* start *
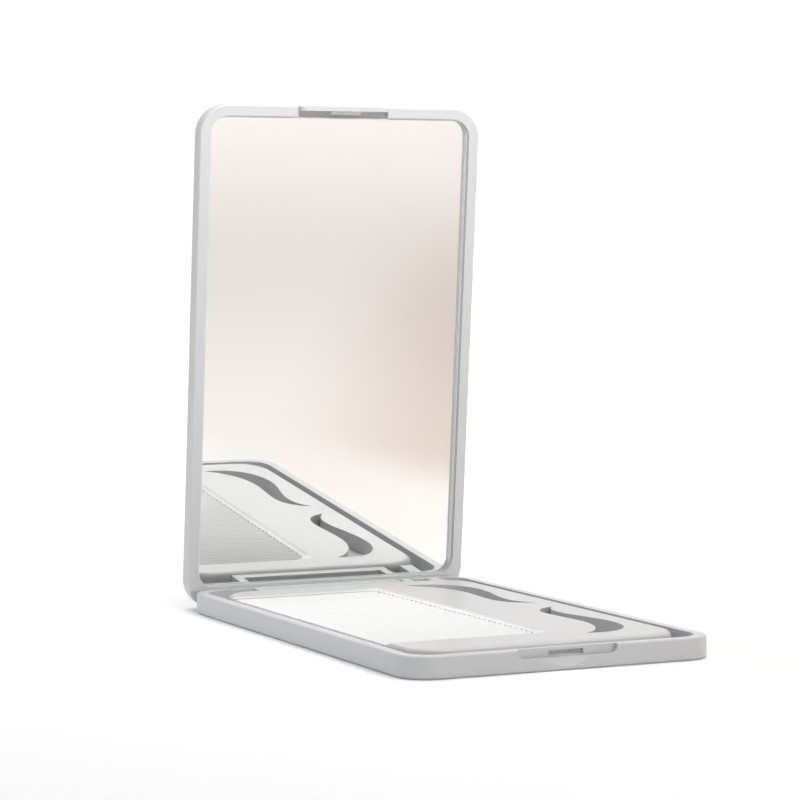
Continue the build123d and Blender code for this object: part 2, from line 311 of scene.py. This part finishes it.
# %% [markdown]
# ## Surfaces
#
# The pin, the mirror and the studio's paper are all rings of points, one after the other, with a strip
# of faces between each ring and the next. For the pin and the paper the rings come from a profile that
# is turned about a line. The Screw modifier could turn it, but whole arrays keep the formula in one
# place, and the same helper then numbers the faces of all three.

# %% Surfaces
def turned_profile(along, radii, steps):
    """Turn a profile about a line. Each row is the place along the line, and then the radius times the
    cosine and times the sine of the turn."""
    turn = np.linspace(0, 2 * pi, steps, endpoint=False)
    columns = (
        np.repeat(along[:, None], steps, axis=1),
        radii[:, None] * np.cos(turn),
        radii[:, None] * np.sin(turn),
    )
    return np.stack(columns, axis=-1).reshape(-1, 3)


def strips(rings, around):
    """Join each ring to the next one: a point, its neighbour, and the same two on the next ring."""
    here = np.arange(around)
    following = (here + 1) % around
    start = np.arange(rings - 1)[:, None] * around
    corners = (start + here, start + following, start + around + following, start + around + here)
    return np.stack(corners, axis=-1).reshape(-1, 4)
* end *
Instruction — Reproduce every line above without error.

Result of this task —
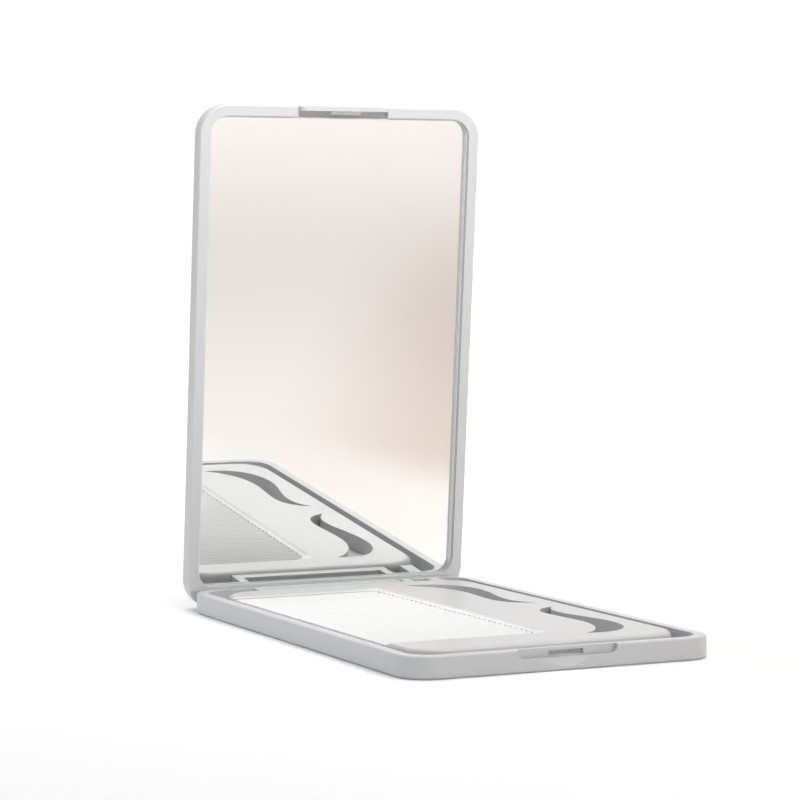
Continue the build123d and Blender code for this object: part 2, from line 311 of scene.py. This part finishes it.
# %% [markdown]
# ## Surfaces
#
# The pin, the mirror and the studio's paper are all rings of points, one after the other, with a strip
# of faces between each ring and the next. For the pin and the paper the rings come from a profile that
# is turned about a line. The Screw modifier could turn it, but whole arrays keep the formula in one
# place, and the same helper then numbers the faces of all three.

# %% Surfaces
def turned_profile(along, radii, steps):
    """Turn a profile about a line. Each row is the place along the line, and then the radius times the
    cosine and times the sine of the turn."""
    turn = np.linspace(0, 2 * pi, steps, endpoint=False)
    columns = (
        np.repeat(along[:, None], steps, axis=1),
        radii[:, None] * np.cos(turn),
        radii[:, None] * np.sin(turn),
    )
    return np.stack(columns, axis=-1).reshape(-1, 3)


def strips(rings, around):
    """Join each ring to the next one: a point, its neighbour, and the same two on the next ring."""
    here = np.arange(around)
    following = (here + 1) % around
    start = np.arange(rings - 1)[:, None] * around
    corners = (start + here, start + following, start + around + following, start + around + here)
    return np.stack(corners, axis=-1).reshape(-1, 4)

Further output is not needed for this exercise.